## Start AVAILABLE RECORDS
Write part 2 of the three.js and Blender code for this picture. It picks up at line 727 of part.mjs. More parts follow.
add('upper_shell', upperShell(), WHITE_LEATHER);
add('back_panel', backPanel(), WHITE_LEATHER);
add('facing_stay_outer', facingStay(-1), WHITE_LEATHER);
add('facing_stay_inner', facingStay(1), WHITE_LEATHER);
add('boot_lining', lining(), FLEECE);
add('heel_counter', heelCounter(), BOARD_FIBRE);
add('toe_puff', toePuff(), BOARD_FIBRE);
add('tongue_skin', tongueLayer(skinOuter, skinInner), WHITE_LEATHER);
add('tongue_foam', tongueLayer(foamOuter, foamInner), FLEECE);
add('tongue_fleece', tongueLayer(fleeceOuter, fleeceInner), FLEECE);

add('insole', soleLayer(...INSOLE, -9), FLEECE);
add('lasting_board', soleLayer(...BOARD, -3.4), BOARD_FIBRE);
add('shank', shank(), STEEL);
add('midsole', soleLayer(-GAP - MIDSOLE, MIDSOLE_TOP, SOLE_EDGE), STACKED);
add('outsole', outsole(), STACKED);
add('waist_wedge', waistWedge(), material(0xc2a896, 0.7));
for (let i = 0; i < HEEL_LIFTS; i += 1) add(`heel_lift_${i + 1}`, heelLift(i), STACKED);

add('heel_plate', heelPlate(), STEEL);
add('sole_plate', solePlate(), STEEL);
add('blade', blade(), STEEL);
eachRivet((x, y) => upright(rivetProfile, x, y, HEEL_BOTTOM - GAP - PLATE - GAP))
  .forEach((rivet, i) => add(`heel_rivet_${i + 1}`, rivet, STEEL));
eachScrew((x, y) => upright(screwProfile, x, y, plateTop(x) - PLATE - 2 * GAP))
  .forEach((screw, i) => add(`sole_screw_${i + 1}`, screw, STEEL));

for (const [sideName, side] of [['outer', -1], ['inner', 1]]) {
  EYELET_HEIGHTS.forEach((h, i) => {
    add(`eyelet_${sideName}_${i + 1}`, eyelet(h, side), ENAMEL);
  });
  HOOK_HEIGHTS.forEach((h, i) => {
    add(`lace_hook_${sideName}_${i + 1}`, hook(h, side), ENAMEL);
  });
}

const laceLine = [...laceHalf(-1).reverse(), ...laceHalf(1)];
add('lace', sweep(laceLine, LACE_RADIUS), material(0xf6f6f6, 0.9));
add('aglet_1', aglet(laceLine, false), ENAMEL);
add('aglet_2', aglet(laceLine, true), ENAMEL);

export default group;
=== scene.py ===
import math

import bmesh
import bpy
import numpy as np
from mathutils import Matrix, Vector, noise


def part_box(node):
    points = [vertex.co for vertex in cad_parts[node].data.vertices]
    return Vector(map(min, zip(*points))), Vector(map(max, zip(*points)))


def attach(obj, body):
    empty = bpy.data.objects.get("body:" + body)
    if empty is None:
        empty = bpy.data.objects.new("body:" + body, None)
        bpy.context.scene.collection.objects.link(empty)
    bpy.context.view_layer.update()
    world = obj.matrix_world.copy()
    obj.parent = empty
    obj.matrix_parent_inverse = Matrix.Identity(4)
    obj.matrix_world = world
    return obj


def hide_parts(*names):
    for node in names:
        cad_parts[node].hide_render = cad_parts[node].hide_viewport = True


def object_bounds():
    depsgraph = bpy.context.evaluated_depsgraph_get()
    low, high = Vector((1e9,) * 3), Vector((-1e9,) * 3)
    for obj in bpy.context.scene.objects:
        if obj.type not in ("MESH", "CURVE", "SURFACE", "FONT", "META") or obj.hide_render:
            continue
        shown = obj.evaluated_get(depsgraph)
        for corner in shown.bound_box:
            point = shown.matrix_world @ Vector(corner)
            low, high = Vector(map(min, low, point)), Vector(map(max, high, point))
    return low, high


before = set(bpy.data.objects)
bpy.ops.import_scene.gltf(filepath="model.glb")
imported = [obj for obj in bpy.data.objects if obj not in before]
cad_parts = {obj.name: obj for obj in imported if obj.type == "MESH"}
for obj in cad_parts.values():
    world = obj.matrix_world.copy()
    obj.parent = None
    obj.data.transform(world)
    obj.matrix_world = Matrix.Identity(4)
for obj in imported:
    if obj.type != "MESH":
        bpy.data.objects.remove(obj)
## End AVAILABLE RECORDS
## Start AVAILABLE RECORDS
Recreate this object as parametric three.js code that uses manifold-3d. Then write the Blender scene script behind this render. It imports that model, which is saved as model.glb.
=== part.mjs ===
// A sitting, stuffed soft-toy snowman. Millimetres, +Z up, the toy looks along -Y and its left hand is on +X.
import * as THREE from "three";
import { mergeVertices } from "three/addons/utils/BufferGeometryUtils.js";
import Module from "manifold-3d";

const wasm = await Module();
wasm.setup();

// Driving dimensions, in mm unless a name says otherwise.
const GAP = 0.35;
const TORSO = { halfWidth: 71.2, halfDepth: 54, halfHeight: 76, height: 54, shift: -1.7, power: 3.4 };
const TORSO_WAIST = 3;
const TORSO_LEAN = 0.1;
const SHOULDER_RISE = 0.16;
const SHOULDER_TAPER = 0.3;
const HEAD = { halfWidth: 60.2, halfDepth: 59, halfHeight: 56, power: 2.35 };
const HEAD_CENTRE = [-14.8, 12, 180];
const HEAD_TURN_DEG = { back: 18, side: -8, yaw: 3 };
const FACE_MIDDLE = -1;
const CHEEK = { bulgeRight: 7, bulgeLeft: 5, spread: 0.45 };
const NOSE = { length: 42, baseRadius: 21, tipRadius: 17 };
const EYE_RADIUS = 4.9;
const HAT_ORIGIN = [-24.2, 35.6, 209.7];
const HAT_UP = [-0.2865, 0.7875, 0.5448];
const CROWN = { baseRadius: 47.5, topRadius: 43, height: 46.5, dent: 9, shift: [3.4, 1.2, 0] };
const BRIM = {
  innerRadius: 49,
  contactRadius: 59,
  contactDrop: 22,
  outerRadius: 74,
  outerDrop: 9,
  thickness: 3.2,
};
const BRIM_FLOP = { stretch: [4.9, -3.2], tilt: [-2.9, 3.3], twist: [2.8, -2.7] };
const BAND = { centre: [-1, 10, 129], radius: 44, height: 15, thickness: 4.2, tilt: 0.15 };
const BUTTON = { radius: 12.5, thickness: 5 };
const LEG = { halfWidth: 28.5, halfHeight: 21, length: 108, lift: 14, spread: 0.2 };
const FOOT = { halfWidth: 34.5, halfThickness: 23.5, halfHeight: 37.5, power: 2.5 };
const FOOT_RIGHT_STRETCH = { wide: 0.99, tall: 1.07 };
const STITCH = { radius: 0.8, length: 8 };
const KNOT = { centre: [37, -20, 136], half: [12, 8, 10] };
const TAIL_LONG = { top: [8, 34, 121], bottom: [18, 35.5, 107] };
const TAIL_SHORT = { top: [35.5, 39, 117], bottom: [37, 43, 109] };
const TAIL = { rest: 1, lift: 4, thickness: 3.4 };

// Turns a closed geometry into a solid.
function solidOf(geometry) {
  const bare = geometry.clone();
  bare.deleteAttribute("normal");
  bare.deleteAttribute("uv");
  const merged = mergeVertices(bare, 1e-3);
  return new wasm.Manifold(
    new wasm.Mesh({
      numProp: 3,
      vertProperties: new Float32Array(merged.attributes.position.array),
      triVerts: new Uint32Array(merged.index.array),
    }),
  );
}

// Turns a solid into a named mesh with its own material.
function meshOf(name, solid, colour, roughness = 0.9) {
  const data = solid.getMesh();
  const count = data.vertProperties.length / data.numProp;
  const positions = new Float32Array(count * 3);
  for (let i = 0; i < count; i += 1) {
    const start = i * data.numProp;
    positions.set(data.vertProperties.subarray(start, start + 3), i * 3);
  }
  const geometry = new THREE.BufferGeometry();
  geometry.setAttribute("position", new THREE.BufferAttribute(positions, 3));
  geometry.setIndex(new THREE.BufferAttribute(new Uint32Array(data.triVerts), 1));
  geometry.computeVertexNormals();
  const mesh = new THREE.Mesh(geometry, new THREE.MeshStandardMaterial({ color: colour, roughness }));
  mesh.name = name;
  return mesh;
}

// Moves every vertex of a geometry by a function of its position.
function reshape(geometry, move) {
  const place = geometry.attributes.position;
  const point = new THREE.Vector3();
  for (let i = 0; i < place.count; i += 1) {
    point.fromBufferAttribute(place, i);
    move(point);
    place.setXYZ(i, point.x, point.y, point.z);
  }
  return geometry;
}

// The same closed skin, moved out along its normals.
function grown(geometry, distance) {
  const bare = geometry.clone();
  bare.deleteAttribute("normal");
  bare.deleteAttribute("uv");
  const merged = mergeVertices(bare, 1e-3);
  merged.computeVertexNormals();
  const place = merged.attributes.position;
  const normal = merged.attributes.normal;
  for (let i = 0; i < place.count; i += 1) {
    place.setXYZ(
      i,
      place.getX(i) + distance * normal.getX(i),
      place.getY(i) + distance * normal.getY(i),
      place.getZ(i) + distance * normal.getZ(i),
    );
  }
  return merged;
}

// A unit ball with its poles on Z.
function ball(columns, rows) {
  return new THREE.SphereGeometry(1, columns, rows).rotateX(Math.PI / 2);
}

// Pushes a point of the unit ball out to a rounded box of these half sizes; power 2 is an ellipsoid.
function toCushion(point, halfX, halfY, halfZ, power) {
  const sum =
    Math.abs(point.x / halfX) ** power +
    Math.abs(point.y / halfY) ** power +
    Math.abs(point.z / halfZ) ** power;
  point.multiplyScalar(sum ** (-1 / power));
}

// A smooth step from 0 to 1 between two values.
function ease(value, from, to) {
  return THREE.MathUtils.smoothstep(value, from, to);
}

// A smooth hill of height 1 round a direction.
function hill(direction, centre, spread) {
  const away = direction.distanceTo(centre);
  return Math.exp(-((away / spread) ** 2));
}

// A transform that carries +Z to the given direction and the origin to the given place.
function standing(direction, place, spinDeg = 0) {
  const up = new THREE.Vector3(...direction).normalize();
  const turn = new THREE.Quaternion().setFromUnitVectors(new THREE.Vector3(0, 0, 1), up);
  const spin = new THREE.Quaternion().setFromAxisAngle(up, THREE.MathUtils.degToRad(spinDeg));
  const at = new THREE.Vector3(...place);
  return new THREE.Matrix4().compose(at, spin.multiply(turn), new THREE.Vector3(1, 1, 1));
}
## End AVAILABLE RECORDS
## Start AVAILABLE RECORDS
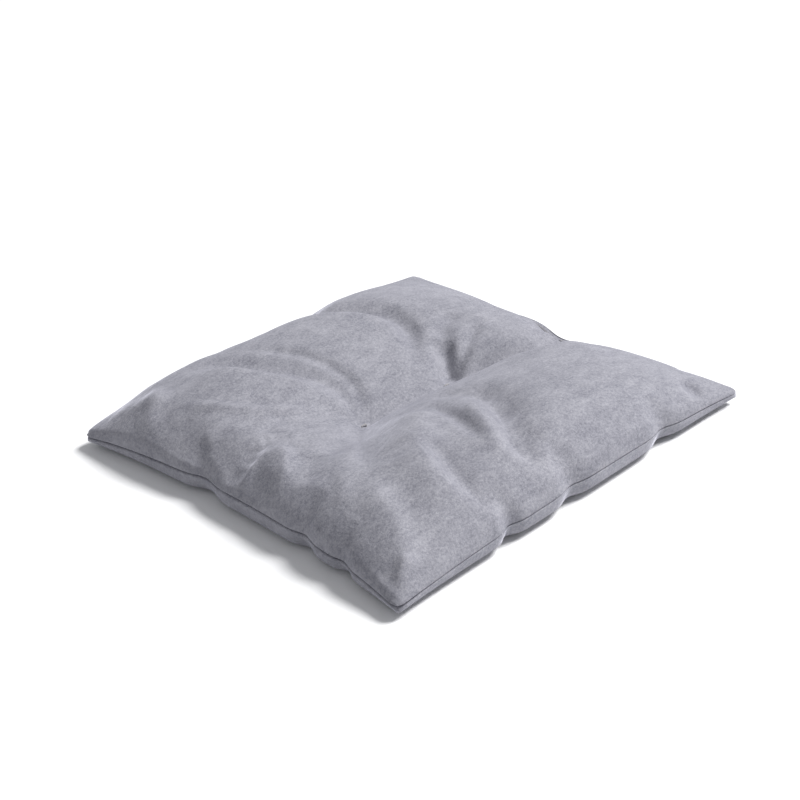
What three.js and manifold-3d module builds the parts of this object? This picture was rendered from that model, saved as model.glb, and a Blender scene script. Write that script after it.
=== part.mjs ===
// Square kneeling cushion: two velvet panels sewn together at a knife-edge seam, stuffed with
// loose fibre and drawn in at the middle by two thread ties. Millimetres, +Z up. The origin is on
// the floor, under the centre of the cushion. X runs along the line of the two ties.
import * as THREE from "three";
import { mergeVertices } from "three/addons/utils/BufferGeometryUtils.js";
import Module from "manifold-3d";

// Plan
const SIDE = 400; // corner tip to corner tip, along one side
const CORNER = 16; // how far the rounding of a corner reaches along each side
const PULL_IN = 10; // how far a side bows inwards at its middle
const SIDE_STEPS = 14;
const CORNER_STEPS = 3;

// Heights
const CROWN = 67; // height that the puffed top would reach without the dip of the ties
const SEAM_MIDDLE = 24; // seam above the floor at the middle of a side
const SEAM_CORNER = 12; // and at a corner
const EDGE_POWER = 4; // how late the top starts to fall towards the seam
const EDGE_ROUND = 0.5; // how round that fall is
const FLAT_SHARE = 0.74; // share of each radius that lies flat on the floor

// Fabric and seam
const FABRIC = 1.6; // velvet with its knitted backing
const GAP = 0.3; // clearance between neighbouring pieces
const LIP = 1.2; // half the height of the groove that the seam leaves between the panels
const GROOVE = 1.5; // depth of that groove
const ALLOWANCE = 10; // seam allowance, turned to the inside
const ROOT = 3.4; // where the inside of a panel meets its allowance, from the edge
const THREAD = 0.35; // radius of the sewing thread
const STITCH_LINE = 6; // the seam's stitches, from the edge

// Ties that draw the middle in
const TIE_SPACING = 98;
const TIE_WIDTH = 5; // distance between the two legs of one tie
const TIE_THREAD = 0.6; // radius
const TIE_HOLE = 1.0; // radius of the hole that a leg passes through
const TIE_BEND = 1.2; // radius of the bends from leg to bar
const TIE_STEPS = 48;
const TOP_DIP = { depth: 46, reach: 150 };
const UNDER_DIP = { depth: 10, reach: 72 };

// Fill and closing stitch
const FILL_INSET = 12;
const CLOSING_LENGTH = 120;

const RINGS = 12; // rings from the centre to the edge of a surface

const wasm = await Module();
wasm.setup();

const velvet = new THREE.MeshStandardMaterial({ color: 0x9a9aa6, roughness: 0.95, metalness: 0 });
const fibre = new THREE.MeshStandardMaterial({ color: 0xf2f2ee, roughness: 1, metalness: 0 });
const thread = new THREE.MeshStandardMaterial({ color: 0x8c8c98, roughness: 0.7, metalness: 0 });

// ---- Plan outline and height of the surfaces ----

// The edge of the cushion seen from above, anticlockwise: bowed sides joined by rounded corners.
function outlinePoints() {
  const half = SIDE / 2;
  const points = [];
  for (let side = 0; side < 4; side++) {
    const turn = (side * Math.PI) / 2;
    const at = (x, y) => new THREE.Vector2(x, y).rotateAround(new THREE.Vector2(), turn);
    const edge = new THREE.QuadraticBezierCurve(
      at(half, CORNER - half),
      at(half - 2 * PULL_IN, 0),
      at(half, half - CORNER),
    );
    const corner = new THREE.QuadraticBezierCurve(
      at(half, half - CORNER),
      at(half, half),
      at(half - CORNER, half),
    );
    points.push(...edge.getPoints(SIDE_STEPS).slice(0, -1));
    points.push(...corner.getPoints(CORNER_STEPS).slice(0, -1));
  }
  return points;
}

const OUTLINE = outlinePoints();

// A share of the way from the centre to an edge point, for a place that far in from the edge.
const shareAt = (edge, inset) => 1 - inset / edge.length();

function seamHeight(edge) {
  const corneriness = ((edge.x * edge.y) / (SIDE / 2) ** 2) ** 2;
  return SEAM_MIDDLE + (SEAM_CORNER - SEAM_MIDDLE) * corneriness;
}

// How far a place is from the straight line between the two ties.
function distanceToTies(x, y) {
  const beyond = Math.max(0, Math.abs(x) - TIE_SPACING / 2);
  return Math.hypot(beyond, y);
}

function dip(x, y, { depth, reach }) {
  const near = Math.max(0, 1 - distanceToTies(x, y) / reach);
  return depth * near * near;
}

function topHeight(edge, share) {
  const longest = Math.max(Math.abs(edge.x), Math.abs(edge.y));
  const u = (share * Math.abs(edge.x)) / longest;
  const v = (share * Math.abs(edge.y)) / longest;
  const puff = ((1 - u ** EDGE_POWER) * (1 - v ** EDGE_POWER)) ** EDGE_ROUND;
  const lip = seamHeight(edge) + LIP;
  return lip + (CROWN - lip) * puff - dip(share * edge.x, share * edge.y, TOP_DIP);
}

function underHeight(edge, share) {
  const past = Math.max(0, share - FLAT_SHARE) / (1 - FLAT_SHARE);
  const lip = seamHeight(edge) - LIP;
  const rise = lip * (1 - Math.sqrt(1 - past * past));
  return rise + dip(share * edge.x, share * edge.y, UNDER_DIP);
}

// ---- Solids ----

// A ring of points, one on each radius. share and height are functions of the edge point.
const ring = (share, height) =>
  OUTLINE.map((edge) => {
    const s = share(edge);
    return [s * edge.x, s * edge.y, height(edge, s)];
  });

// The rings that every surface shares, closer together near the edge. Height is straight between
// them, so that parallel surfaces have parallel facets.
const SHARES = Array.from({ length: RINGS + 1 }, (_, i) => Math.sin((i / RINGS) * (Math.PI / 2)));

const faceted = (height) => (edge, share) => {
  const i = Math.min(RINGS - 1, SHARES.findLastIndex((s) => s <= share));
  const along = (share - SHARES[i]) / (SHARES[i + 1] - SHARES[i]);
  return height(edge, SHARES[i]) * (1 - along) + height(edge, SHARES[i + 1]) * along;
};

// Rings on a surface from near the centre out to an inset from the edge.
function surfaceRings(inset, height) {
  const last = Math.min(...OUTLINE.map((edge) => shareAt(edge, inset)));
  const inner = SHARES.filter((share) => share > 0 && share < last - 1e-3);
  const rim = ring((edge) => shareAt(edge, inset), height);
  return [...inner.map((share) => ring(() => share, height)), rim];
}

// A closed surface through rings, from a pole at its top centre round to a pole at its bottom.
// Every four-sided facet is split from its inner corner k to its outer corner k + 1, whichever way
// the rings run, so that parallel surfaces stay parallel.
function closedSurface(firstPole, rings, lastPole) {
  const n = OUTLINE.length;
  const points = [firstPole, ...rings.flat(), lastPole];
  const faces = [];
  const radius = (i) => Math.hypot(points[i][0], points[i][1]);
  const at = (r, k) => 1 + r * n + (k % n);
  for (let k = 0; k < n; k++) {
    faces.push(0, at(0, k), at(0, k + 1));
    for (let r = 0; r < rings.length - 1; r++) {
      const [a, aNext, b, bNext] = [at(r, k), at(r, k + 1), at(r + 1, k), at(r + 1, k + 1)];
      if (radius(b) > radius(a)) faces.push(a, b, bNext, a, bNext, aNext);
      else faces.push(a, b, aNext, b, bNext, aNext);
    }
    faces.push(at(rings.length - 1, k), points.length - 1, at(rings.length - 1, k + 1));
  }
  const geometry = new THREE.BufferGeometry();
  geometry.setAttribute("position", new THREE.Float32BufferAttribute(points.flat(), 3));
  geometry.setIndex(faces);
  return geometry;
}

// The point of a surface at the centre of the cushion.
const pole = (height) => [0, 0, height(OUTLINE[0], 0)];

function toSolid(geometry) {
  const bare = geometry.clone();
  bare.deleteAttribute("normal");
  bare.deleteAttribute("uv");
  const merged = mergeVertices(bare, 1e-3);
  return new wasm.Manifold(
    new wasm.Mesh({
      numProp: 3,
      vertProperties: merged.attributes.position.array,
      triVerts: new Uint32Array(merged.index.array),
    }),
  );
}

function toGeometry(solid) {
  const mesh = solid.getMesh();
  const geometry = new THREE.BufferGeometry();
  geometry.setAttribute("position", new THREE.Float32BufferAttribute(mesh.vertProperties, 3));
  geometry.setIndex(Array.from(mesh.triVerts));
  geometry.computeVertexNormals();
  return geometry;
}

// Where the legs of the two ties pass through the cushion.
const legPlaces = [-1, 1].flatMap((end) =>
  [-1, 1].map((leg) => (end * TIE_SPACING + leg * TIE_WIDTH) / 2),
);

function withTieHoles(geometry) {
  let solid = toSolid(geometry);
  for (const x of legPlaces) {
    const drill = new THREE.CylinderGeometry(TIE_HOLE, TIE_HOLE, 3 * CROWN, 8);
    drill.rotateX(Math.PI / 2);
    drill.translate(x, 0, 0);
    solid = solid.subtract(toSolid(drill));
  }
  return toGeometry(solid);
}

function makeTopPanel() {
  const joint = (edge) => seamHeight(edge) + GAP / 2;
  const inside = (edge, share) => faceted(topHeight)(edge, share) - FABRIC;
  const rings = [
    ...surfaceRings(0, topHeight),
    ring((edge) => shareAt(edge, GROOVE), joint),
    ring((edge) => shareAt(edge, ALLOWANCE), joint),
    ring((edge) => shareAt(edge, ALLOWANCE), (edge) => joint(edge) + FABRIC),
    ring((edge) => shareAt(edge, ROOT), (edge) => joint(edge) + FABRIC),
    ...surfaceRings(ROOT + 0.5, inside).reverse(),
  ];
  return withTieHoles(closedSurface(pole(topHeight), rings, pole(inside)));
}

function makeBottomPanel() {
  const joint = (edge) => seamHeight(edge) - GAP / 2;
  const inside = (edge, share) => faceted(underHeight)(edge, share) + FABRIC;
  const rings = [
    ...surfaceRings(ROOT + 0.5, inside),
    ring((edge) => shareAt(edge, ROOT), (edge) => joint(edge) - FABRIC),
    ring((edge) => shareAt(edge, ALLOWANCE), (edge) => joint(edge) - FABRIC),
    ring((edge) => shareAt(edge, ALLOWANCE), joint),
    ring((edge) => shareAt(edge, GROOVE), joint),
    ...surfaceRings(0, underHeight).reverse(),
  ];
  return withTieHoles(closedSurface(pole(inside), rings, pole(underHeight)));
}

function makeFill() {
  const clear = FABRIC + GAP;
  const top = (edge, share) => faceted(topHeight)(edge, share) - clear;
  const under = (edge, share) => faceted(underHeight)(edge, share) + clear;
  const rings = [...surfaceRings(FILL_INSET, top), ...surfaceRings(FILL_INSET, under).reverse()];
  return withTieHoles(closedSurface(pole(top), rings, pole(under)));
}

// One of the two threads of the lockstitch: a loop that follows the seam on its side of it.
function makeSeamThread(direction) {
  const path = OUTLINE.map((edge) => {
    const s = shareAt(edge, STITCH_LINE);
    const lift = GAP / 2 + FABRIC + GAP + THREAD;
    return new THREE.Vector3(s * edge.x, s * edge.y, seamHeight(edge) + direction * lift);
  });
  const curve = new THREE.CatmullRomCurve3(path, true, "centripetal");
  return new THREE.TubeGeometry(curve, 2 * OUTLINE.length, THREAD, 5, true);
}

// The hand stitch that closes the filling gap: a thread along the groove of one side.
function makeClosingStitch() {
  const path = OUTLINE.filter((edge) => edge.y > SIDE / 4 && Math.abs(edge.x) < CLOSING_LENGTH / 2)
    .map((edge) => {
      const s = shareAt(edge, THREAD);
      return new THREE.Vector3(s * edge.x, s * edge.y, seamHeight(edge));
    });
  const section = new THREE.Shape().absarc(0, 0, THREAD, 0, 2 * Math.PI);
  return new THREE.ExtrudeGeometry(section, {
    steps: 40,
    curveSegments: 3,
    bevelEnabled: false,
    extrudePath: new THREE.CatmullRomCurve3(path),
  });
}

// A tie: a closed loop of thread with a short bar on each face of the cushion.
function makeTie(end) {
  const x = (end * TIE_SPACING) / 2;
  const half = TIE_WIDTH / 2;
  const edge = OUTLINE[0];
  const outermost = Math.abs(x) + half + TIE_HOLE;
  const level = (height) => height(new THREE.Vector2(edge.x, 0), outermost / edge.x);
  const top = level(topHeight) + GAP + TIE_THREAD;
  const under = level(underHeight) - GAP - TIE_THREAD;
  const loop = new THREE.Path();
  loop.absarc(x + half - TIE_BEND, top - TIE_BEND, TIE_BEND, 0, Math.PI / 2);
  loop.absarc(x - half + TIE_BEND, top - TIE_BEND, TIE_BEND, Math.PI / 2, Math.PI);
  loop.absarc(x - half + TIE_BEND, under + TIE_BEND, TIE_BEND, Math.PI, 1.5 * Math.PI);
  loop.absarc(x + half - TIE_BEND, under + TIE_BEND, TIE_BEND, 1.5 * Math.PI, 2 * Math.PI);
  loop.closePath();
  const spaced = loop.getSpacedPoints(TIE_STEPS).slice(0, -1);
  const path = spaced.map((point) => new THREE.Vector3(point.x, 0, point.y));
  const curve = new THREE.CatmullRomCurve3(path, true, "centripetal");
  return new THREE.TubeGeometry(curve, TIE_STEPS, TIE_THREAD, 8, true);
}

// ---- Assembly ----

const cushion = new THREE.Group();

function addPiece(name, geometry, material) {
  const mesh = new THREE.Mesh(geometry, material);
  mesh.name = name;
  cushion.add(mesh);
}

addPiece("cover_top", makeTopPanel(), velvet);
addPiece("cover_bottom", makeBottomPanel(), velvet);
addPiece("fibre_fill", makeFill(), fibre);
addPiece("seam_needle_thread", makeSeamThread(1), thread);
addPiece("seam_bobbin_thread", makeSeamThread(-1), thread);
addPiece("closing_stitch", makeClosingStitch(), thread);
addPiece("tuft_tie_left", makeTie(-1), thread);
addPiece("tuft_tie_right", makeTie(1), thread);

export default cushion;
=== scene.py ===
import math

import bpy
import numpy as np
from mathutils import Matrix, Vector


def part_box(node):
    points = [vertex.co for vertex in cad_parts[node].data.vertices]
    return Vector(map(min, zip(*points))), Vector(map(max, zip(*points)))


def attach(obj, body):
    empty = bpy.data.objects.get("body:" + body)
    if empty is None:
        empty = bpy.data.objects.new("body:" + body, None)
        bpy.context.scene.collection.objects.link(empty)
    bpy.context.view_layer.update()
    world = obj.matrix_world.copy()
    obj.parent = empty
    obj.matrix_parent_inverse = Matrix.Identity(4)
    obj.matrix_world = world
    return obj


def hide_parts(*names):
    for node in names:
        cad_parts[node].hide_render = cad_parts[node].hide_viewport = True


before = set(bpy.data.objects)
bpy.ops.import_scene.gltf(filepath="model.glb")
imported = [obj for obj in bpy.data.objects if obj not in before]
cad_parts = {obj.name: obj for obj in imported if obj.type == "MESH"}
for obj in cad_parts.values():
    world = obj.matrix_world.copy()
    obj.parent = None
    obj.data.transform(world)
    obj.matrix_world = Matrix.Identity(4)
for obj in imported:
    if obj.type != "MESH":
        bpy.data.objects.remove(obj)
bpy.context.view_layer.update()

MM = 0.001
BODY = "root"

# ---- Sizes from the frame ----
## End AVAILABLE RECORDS
TASK GOAL - From the line with "const laceLine = [...laceHalf(-1).reverse(), ...laceHalf(1)];" through the line with "for corner in", set down every line exactly and nothing besides.

ANSWER FOR THIS EXERCISE -
const laceLine = [...laceHalf(-1).reverse(), ...laceHalf(1)];
add('lace', sweep(laceLine, LACE_RADIUS), material(0xf6f6f6, 0.9));
add('aglet_1', aglet(laceLine, false), ENAMEL);
add('aglet_2', aglet(laceLine, true), ENAMEL);

export default group;
=== scene.py ===
import math

import bmesh
import bpy
import numpy as np
from mathutils import Matrix, Vector, noise


def part_box(node):
    points = [vertex.co for vertex in cad_parts[node].data.vertices]
    return Vector(map(min, zip(*points))), Vector(map(max, zip(*points)))


def attach(obj, body):
    empty = bpy.data.objects.get("body:" + body)
    if empty is None:
        empty = bpy.data.objects.new("body:" + body, None)
        bpy.context.scene.collection.objects.link(empty)
    bpy.context.view_layer.update()
    world = obj.matrix_world.copy()
    obj.parent = empty
    obj.matrix_parent_inverse = Matrix.Identity(4)
    obj.matrix_world = world
    return obj


def hide_parts(*names):
    for node in names:
        cad_parts[node].hide_render = cad_parts[node].hide_viewport = True


def object_bounds():
    depsgraph = bpy.context.evaluated_depsgraph_get()
    low, high = Vector((1e9,) * 3), Vector((-1e9,) * 3)
    for obj in bpy.context.scene.objects:
        if obj.type not in ("MESH", "CURVE", "SURFACE", "FONT", "META") or obj.hide_render:
            continue
        shown = obj.evaluated_get(depsgraph)
        for corner in shown.bound_box:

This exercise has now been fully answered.